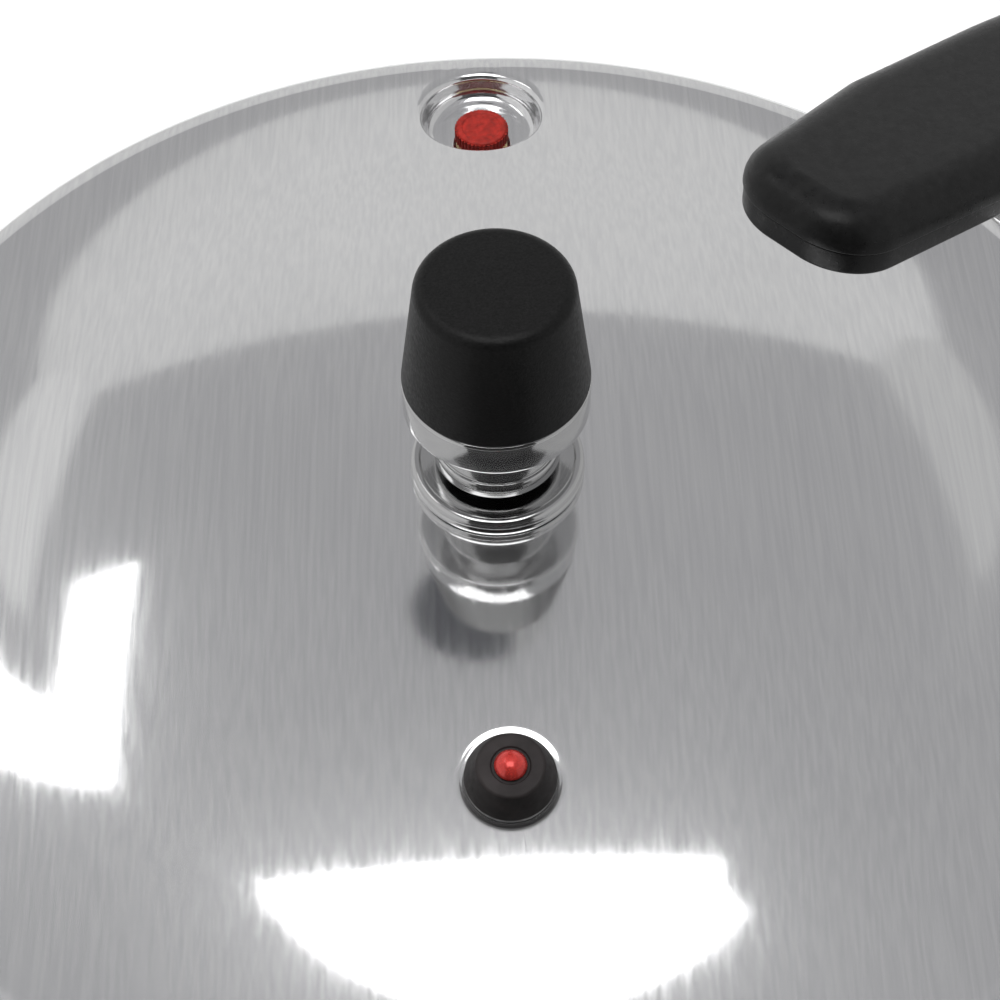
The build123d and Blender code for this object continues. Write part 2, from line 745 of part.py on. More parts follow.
def lid_handle_lower():
    upper_line = handle_top_line(upper_shell_depth)
    start = upper_line @ 0
    end = upper_line @ 1
    slope_start = lid_radius + handle_lid_gap
    lip_drop = upper_shell_depth + lower_lip_depth
    lower_line = Polyline(
        (start.X, apex + handle_tip_rise - lip_drop),
        (slope_start, apex + handle_rim_rise - lip_drop),
        (slope_start + handle_cheek_length, lid_handle_bottom),
        (end.X, lid_handle_bottom),
    )
    shell = lid_handle_slice(upper_line, lower_line, -lower_shell_inset)
    head, tip = lid_screw_span()
    for place in lid_screw_places:
        shell -= Pos(place, 0, 0) * screw_hole(lid_handle_bottom, head, tip)
    tongue_room = Pos(lid_tongue_end / 2, 0, lid_tongue_bottom + bracket_thickness / 2) * Box(
        lid_tongue_end, bracket_width, bracket_thickness
    )
    return shell - tongue_room - lid_handle_room()


def lid_bracket():
    strap = saddle_bracket(
        lid_radius, lid_saddle_bottom, lid_saddle_height, lid_tongue_bottom, lid_tongue_end, lid_screw_places
    )
    return strap - rivet_holes(lid_radius, lid_rivet_height)


def lid_handle_screws():
    head, tip = lid_screw_span()
    return Compound(children=[Pos(place, 0, 0) * screw(head, tip) for place in lid_screw_places])


pot_nodes = {
    "pot_body": pot_body(),
    "pot_bracket": pot_bracket(),
    "pot_rivets": rivets(pot_radius, pot_rivet_height),
    "pot_handle_upper": pot_handle_upper(),
    "pot_handle_lower": pot_handle_lower(),
    "pot_handle_screws": pot_handle_screws(),
    "helper_bracket": helper_bracket(),
    "helper_rivets": Rot(0, 0, 180) * rivets(pot_radius, pot_rivet_height),
    "helper_handle": helper_handle(),
    "helper_screw": helper_handle_screw(),
}

lid_nodes = {
    "lid_shell": lid_shell(),
    "lid_gasket": lid_gasket(),
    "lid_bracket": lid_bracket(),
    "lid_rivets": rivets(lid_radius, lid_rivet_height),
    "lid_handle_upper": lid_handle_upper(),
    "lid_handle_lower": lid_handle_lower(),
    "lid_handle_screws": lid_handle_screws(),
    "vent_pipe": vent_pipe(),
    "vent_washer": vent_washer(),
    "vent_nut": vent_nut(),
    "weight_body": weight_body(),
    "weight_cap": weight_cap(),
    "weight_needle": weight_needle(),
    "valve_rubber": valve_rubber(),
    "valve_pin": valve_pin(),
    "safety_bush": safety_bush(),
    "safety_washer": safety_washer(),
    "safety_nut": safety_nut(),
    "safety_button": safety_button(),
    "safety_spring": safety_spring(),
    "safety_clip": safety_clip(),
}

for name, shape in pot_nodes.items():
    export_step(shape, f"parts/{name}.step")

for name, shape in lid_nodes.items():
    export_step(Rot(0, 0, lid_open_angle) * shape, f"parts/{name}.step")
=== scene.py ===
from math import asin, cos, hypot, pi, radians, sin, sqrt, tan

import bmesh
import bpy
from mathutils import Matrix, Vector


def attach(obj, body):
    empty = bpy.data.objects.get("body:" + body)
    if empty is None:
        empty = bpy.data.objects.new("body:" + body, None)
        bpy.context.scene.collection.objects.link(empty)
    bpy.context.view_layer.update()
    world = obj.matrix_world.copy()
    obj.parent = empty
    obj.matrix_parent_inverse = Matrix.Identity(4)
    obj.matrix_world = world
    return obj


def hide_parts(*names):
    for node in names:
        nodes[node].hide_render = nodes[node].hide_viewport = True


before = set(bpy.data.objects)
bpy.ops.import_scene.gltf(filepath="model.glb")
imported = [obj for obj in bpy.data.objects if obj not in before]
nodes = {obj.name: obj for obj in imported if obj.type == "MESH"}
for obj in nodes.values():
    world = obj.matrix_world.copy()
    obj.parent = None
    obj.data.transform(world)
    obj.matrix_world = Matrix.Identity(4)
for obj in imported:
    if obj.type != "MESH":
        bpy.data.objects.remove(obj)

bpy.context.view_layer.update()
collection = bpy.context.scene.collection

# Pot body -----------------------------------------------------------------------------------------
# The pot is deep drawn from thick aluminium sheet and turned bright, so fine rings run around it.
# Six lugs stand out from its rolled rim and hold the lid once it is turned.


def rounded(corners, steps=6):
    """The outline through corners given as (radius, height, rounding), in millimetres."""
    outline = []
    for number, (x, y, size) in enumerate(corners):
        here = Vector((x, y))
        if size == 0:
            outline.append(here)
            continue
        back = (Vector(corners[number - 1][:2]) - here).normalized()
        ahead = (Vector(corners[(number + 1) % len(corners)][:2]) - here).normalized()
        half_angle = back.angle(ahead) / 2
        centre = here + (back + ahead).normalized() * size / sin(half_angle)
        start = here + back * size / tan(half_angle) - centre
        end = here + ahead * size / tan(half_angle) - centre
        sweep = pi - 2 * half_angle
        for step in range(steps + 1):
            part = step / steps
            weights = sin((1 - part) * sweep), sin(part * sweep)
            outline.append(centre + (start * weights[0] + end * weights[1]) / sin(sweep))
    return outline


def turned_mesh(outline_at, angles, place=Matrix()):
    """A closed solid of revolution; outline_at gives its outline, in millimetres, at an angle in radians."""
    mesh = bmesh.new()
    rings = []
    count = len(outline_at(0))
    for index in range(count):
        if outline_at(0)[index].x < 1e-6:
            rings.append([mesh.verts.new(place @ Vector((0, 0, outline_at(0)[index].y)) * 0.001)])
            continue
        ring = []
        for angle in angles:
            point = outline_at(angle)[index]
            corner = Vector((point.x * cos(angle), point.x * sin(angle), point.y))
            ring.append(mesh.verts.new(place @ corner * 0.001))
        rings.append(ring)
    for first, second in zip(rings, rings[1:] + rings[:1]):
        join_rings(mesh, first, second)
    return mesh


def join_rings(mesh, first, second):
    """Faces between two rings of corners; a ring of one corner makes a fan."""
    if len(first) == 1 and len(second) == 1:
        return
    count = max(len(first), len(second))
    for index in range(count):
        after = (index + 1) % count
        corners = [first[index % len(first)], first[after % len(first)]]
        corners += [second[after % len(second)], second[index % len(second)]]
        mesh.faces.new(list(dict.fromkeys(corners)))


def even_angles(count):
    return [2 * pi * step / count for step in range(count)]


def turned(corners, place=Matrix(), count=128, steps=6):
    outline = rounded(corners, steps)
    return turned_mesh(lambda angle: outline, even_angles(count), place)


def finished(name, mesh, material, crease=38):
    """Turns a mesh into an object with smooth faces and creases at its sharp edges."""
    bmesh.ops.recalc_face_normals(mesh, faces=mesh.faces)
    for face in mesh.faces:
        face.smooth = True
    data = bpy.data.meshes.new(name)
    mesh.to_mesh(data)
    mesh.free()
    data.set_sharp_from_angle(angle=radians(crease))
    data.materials.append(material)
    piece = bpy.data.objects.new(name, data)
    collection.objects.link(piece)
    return piece


def plain_material(name, colour, roughness, metallic=0.0):
    material = bpy.data.materials.new(name)
    material.use_nodes = True
    shader = material.node_tree.nodes["Principled BSDF"]
    shader.inputs["Base Color"].default_value = (*colour, 1)
    shader.inputs["Roughness"].default_value = roughness
    shader.inputs["Metallic"].default_value = metallic
    return material


def object_noise(material, scale, stretch=(1, 1, 1), turn=0.0, detail=3.0):
    """Noise laid through a piece in its own coordinates, stretched along chosen directions."""
    tree = material.node_tree
    where = tree.nodes.new("ShaderNodeTexCoord")
    turned_where = tree.nodes.new("ShaderNodeVectorRotate")
    turned_where.rotation_type = "Z_AXIS"
    turned_where.inputs["Angle"].default_value = turn
    mapping = tree.nodes.new("ShaderNodeMapping")
    mapping.inputs["Scale"].default_value = stretch
    noise = tree.nodes.new("ShaderNodeTexNoise")
    noise.inputs["Scale"].default_value = scale
    noise.inputs["Detail"].default_value = detail
    tree.links.new(where.outputs["Object"], turned_where.inputs["Vector"])
    tree.links.new(turned_where.outputs["Vector"], mapping.inputs["Vector"])
    tree.links.new(mapping.outputs["Vector"], noise.inputs["Vector"])
    return noise.outputs["Fac"]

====

◆ **Instructions for the task**
Quote the data above verbatim from its first line to the line that includes "return strap - rivet_holes(lid_radius, lid_rivet_height)", with both boundary lines retained.

◆ **Result below**
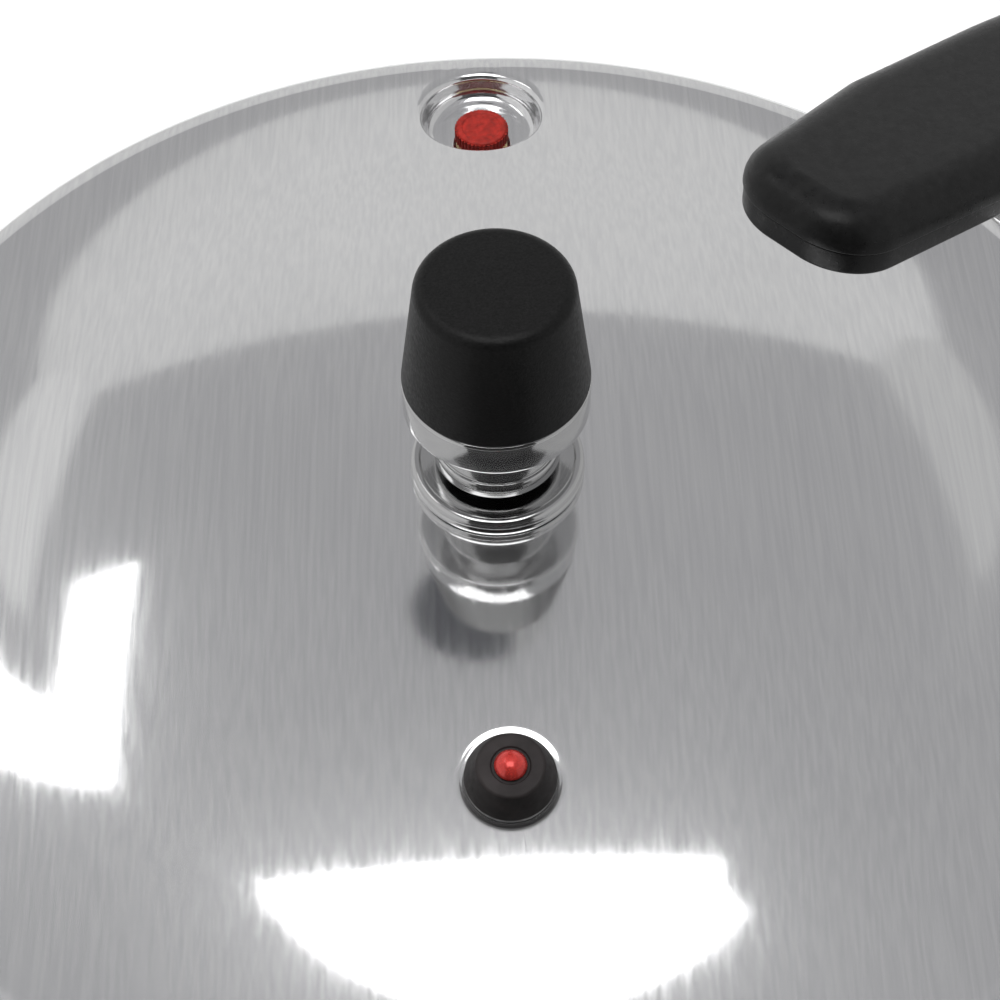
The build123d and Blender code for this object continues. Write part 2, from line 745 of part.py on. More parts follow.
def lid_handle_lower():
    upper_line = handle_top_line(upper_shell_depth)
    start = upper_line @ 0
    end = upper_line @ 1
    slope_start = lid_radius + handle_lid_gap
    lip_drop = upper_shell_depth + lower_lip_depth
    lower_line = Polyline(
        (start.X, apex + handle_tip_rise - lip_drop),
        (slope_start, apex + handle_rim_rise - lip_drop),
        (slope_start + handle_cheek_length, lid_handle_bottom),
        (end.X, lid_handle_bottom),
    )
    shell = lid_handle_slice(upper_line, lower_line, -lower_shell_inset)
    head, tip = lid_screw_span()
    for place in lid_screw_places:
        shell -= Pos(place, 0, 0) * screw_hole(lid_handle_bottom, head, tip)
    tongue_room = Pos(lid_tongue_end / 2, 0, lid_tongue_bottom + bracket_thickness / 2) * Box(
        lid_tongue_end, bracket_width, bracket_thickness
    )
    return shell - tongue_room - lid_handle_room()


def lid_bracket():
    strap = saddle_bracket(
        lid_radius, lid_saddle_bottom, lid_saddle_height, lid_tongue_bottom, lid_tongue_end, lid_screw_places
    )
    return strap - rivet_holes(lid_radius, lid_rivet_height)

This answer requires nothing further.